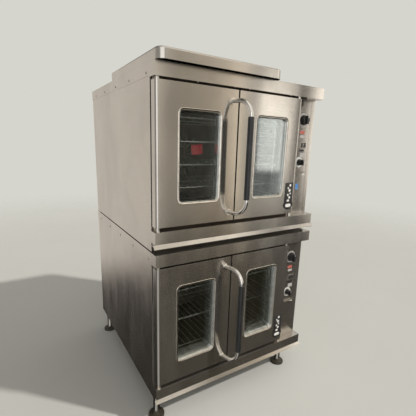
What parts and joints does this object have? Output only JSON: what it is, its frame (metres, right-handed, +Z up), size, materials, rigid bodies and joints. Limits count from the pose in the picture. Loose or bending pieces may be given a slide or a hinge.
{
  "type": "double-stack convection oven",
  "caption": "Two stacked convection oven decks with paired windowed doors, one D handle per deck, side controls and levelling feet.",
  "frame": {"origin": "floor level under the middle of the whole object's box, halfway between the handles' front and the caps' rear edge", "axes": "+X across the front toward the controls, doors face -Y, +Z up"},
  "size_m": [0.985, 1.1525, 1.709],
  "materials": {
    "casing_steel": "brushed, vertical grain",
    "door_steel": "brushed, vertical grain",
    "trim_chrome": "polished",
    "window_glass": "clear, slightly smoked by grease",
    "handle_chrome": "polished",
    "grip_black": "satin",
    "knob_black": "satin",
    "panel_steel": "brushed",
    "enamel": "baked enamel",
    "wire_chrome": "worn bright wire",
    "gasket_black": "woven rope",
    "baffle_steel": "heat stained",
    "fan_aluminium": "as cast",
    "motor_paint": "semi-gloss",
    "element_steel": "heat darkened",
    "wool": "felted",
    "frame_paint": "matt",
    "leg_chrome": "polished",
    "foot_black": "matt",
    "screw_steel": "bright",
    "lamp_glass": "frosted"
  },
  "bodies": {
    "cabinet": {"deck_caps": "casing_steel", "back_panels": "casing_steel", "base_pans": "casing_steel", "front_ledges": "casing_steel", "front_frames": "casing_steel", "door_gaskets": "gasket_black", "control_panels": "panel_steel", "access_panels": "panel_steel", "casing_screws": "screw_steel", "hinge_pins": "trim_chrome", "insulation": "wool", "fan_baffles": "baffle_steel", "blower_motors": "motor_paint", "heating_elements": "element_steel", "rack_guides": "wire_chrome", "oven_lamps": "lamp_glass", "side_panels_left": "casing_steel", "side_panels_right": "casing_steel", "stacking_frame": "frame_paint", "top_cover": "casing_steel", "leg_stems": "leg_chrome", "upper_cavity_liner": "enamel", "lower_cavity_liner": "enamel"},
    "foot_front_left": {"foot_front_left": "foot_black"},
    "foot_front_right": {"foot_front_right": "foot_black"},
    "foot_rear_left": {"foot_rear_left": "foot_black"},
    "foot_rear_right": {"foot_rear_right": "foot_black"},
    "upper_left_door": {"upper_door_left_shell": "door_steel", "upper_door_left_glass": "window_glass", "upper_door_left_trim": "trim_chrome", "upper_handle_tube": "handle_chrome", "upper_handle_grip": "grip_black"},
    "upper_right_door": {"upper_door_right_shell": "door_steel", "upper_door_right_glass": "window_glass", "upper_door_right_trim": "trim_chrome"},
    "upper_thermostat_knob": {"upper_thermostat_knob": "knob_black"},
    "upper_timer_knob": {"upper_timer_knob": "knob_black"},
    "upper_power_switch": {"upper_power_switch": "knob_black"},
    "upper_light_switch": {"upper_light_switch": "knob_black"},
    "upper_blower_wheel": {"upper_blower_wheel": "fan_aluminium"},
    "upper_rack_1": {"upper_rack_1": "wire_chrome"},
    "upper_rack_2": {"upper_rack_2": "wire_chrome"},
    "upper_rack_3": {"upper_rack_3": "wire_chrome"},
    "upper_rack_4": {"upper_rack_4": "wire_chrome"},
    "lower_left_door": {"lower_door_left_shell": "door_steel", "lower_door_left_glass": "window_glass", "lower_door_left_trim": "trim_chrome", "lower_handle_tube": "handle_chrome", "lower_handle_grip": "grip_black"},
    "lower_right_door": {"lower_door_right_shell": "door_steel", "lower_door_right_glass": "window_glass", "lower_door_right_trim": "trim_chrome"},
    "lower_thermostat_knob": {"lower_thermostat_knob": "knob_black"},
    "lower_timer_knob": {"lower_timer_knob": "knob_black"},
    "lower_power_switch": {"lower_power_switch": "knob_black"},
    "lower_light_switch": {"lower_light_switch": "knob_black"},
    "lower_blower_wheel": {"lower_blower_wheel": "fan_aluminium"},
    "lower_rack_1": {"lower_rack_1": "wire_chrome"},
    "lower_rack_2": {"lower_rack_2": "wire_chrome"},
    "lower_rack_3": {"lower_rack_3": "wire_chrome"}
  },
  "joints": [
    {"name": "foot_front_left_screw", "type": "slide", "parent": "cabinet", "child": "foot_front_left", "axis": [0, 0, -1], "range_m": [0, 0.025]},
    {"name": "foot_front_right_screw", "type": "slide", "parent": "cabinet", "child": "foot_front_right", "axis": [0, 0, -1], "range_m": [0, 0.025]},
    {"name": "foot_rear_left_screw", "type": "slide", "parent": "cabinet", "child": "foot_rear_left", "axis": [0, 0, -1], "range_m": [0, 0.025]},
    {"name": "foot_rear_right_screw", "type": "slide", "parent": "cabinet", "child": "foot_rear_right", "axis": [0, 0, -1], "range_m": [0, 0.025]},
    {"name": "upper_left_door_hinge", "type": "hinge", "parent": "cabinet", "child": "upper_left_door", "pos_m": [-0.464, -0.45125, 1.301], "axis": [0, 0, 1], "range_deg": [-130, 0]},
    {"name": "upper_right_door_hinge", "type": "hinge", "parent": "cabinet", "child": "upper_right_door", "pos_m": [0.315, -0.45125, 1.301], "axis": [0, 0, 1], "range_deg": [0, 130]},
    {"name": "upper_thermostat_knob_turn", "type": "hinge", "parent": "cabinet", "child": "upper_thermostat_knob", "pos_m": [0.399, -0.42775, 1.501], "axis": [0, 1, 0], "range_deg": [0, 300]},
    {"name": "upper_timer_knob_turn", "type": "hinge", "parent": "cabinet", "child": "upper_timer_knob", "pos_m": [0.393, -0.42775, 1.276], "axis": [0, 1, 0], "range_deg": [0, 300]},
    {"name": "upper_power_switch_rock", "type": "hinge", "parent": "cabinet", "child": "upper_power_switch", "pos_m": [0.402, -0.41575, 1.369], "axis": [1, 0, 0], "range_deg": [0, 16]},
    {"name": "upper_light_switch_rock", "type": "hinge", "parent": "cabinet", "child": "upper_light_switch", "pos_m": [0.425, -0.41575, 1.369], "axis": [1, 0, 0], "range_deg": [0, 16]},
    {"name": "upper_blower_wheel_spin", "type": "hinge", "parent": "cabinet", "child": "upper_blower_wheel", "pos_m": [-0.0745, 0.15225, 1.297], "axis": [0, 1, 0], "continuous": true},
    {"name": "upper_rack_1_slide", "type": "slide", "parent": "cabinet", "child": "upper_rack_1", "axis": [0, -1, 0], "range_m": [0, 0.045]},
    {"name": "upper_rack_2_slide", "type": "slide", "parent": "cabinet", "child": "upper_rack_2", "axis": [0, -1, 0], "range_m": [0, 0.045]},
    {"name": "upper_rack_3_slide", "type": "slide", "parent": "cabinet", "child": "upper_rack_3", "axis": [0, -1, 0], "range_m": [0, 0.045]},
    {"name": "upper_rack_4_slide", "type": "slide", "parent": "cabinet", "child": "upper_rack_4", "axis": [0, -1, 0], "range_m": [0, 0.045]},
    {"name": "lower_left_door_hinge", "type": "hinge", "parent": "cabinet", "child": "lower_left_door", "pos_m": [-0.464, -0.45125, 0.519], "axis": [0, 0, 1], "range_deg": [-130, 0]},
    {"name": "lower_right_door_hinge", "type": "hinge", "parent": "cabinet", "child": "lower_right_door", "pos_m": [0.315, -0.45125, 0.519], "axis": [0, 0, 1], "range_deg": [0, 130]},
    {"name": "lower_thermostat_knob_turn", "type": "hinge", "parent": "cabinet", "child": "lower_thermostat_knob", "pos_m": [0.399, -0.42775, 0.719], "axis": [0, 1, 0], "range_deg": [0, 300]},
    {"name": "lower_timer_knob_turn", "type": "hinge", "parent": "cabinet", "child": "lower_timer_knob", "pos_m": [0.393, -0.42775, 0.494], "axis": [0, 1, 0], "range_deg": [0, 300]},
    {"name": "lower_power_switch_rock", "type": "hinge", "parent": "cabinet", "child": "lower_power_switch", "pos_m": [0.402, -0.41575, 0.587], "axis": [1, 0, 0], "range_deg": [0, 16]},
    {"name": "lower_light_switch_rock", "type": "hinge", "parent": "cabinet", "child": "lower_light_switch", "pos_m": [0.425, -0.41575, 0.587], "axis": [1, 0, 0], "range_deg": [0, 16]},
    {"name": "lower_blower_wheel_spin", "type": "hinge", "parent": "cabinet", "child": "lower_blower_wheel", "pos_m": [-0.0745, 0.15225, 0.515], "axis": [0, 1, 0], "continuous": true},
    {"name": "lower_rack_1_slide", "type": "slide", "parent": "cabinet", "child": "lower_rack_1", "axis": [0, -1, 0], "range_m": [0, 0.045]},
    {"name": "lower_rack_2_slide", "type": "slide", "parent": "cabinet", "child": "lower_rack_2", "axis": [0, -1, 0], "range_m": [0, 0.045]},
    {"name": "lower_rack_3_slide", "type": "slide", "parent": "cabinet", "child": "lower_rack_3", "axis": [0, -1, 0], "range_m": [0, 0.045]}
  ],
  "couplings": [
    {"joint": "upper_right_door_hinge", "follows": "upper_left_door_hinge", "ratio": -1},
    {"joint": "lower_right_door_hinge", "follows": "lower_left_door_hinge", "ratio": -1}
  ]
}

======

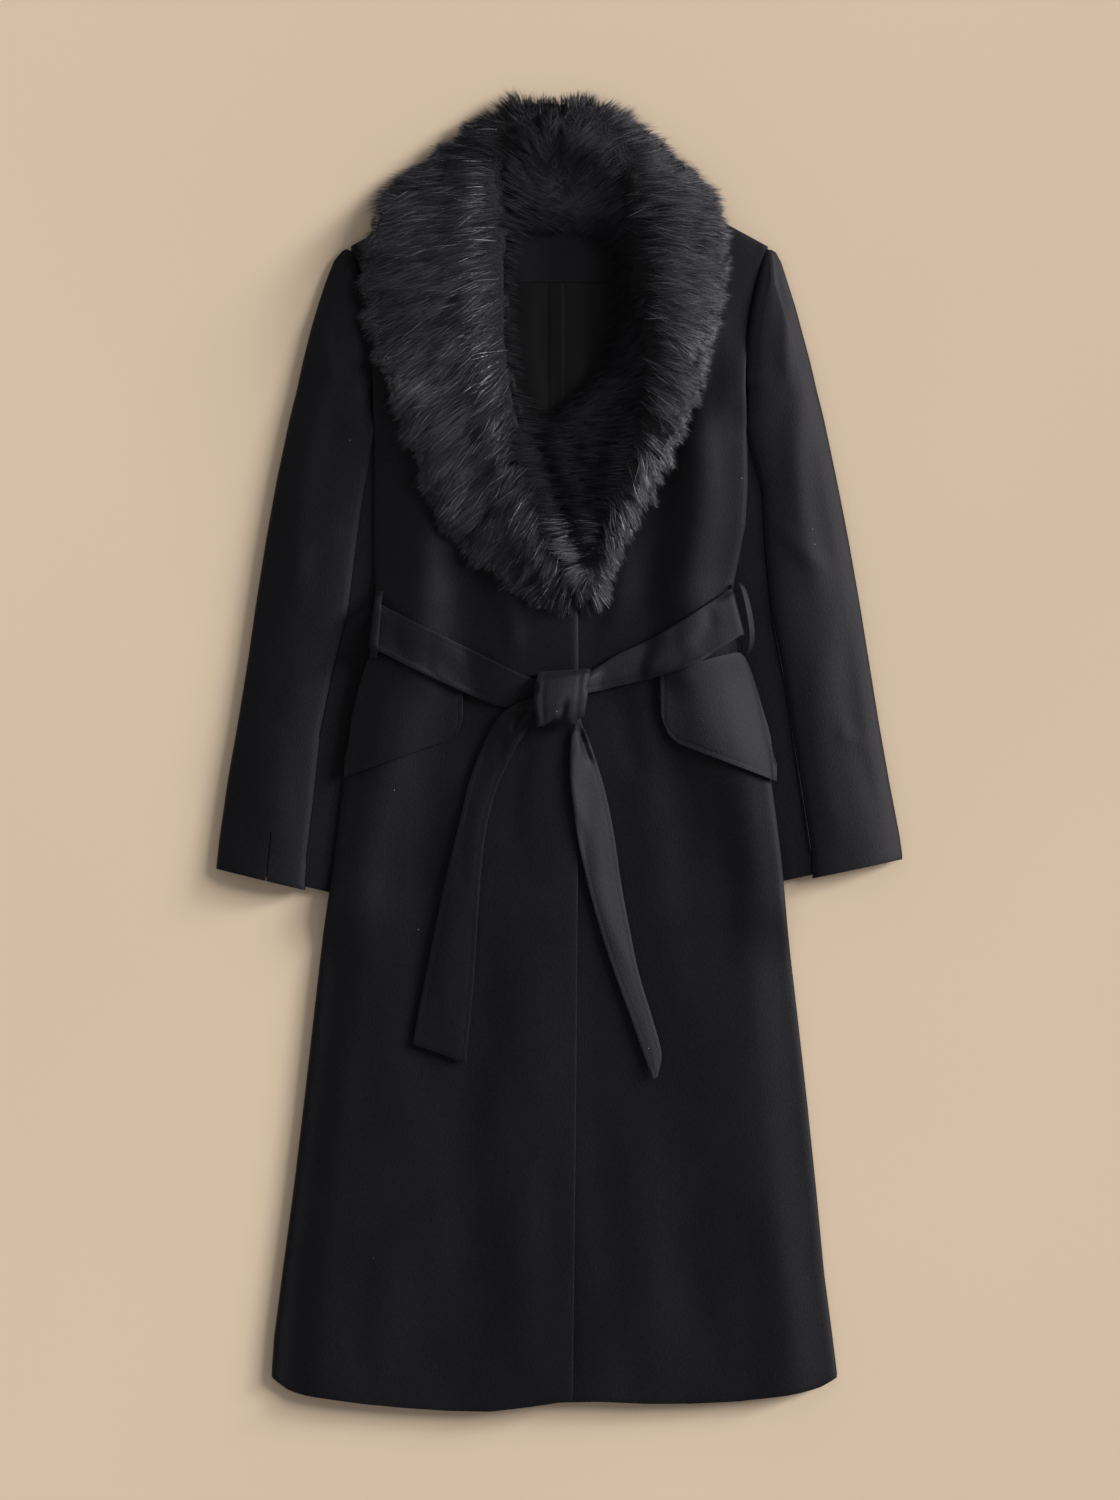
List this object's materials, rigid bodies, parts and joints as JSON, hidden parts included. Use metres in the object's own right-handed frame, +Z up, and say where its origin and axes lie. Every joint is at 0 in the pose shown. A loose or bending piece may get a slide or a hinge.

======

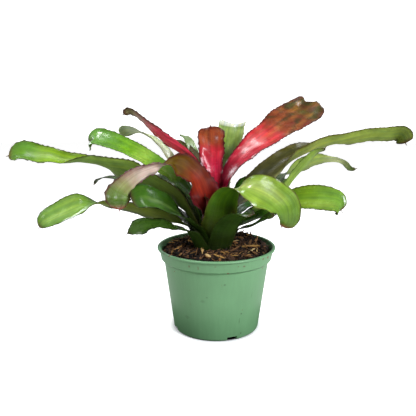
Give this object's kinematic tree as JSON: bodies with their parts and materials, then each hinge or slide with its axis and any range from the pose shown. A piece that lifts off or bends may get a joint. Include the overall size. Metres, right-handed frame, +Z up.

======

Requirements
Return every line holding the word "with" from the records.

Solved exercise
  "caption": "Two stacked convection oven decks with paired windowed doors, one D handle per deck, side controls and levelling feet.",
Give this object's kinematic tree as JSON: bodies with their parts and materials, then each hinge or slide with its axis and any range from the pose shown. A piece that lifts off or bends may get a joint. Include the overall size. Metres, right-handed frame, +Z up.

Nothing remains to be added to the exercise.